By accepting equity, it becomes rather apparent that the lawyer is also a stakeholder who will be affected by the business’s outcome. This leads to a conflict of interest that may potentially dilute the ability of your lawyer to be objective and critical. Therefore, to avoid conflict, most lawyers keep their equity holdings within the business to less than 5%. If the stakes for the lawyer or the law firm, in the business are high, it might prove difficult to maintain an impartial focus on being an objective voice of reason.

It also depends on the position the appropriate Bar holds, concerning this. If the Bar has stricter rules that mostly frown upon such a practice, then the ability to offer equity might not be possible. But if the Bar has placed regulatory limitations on such practices and has allowed it in the past, it is a viable option. An alternative route that can be adopted by the law firm or legal professional is to make the business or founders sign a waiver that states there is no conflict of interest by the legal professional accepting equity as fees. Since it is a matter that also includes professional ethics, there is a fine line between conflict and conforming to the rules.

In India, the Bar Council has laid down some rules that deal with professional ethics and code of conduct, specifically the following applies in this scenario,

 An advocate should not appear in or before any judicial authority, for or against any establishment if he is a member of the management of the establishment. This rule does not apply to a member appearing as “amicus curiae” or without a fee on behalf of the Bar Council, Incorporated Law Society or a Bar Association.

 An advocate should not act or plead in any matter in which he has financial interests. For instance, he should not act in a bankruptcy petition when he is also a creditor of the bankrupt. He should also not accept a brief from a company of which he is a Director.
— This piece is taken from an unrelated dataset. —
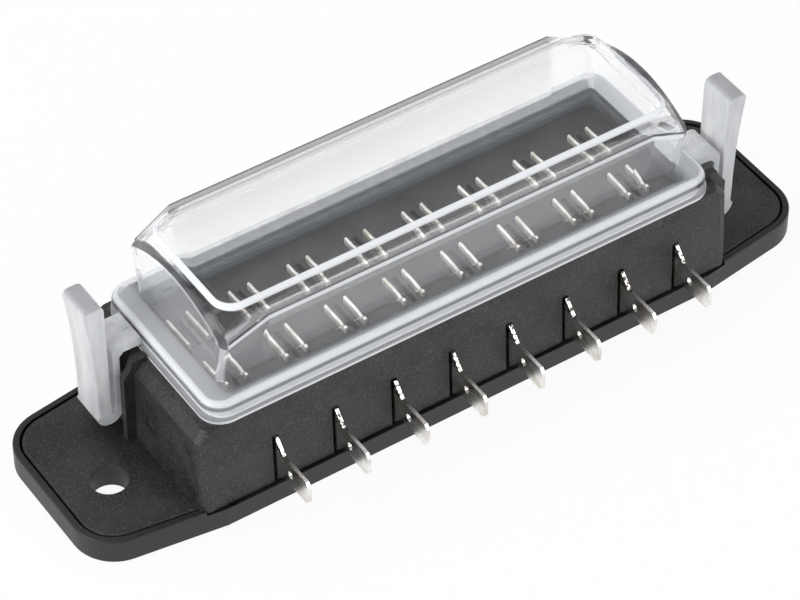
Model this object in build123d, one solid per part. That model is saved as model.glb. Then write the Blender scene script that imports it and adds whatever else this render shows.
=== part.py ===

 An advocate should not trade or agree to receive any share or interest in any actionable claim. Nothing in this rule shall apply to stock, shares and debentures of government securities, or to any instruments, which are, for the time being, by law or custom, negotiable or to any mercantile document of title to goods.

This is the Bar Council rules as far as Lawyers in India are concerned. This covers matters in which they have a pecuniary interest, matters in which the lawyer may be a part of the management of the establishment, and concerning the acceptance of shares. The Bar Council Rules make it abundantly clear that stringent limitations exist only with regard to court appeareances by lawyers with interests in the business.

The general take on the question depends on the business landscape in the area and whether or not it is a common norm. In the US, this is an accepted practice, the Bar is also lenient and the rules tolerate the same. In the UK or more broadly in the European market, it is slowly starting to gain traction. Although caution exists and it is viewed as an inappropriate method which causes conflict, this is further backed by the Bar, who has stricter rules governing the same.